Maka, tidak berlebihan bila Azami dikatakan sebagai sarjana Muslim yang pertama kali menghancurkan teori para orientalis secara besar-besaran. Orientalis yang dibabat teoriya sampai ke akar-akarnya yaitu Ignaz Goldziher dan Joseph Schacht. Dua tokoh inilah yang dinilai paling bersemangat membabat Hadis Nabawi hingga membuat keraguan pada sebagain umat muslim.

Azami merupakan sosok ulama yang ideal. Sebab, meski belajar hadis dari para orientalis di Universitas Cambridge, dia tidak terbawa arus, justru menjadi bumerang bagi para orientalis sendiri. Azami beruntung karena dia diizinkan untuk mengkritik Joseph Schacht oleh pihak Universitas Cambridge. Ini berbeda dengan kawan sejawatnya Dr Muhammad Amin al-Mishri yang tidak dibolehkan mengkritik Joseph Schacht ketika dia mau menulis disertasi.
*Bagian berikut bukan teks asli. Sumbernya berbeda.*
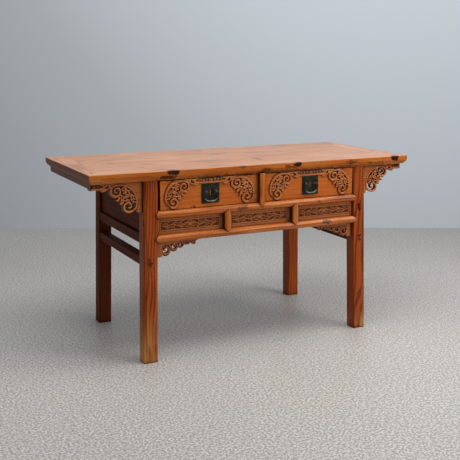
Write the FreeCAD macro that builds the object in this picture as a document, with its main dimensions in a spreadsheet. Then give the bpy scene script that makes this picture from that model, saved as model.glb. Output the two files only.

Reputasi keilmuan Azami tidak diragukan lagi, terlebih setelah dia memperoleh hadiah Internasional King Faisal dalam Studi Islam. Bahkan, dia mendapatkan pujian dari salah seorang orientalis terkemuka di Universitas Cambridge, yaitu Profesor AJArberry.

Dia menyatakan, “Tidak bisa diragukan lagi, bahwa penelitian hadis perlu mengevaluasi dan meneliti kitab hadis yang kecil-kecil, yang sudah ada sebelum munculnya enam kitab induk hadis termasuk Shahih Bukhari dan Shahih Muslim. Dalam hal ini, Azami telah mengerjakan kajiannya dengan sangat unggul serta mengikuti kaidah-kaidah penelitian ilmiah. Menurut saya, ini adalah penelitian ilmiah yang paling mengagumkan dan paling orisinil di masa sekarang.”

Begitulah sanjungan Prof. A.J. Arberry kepada Mustafa Azami.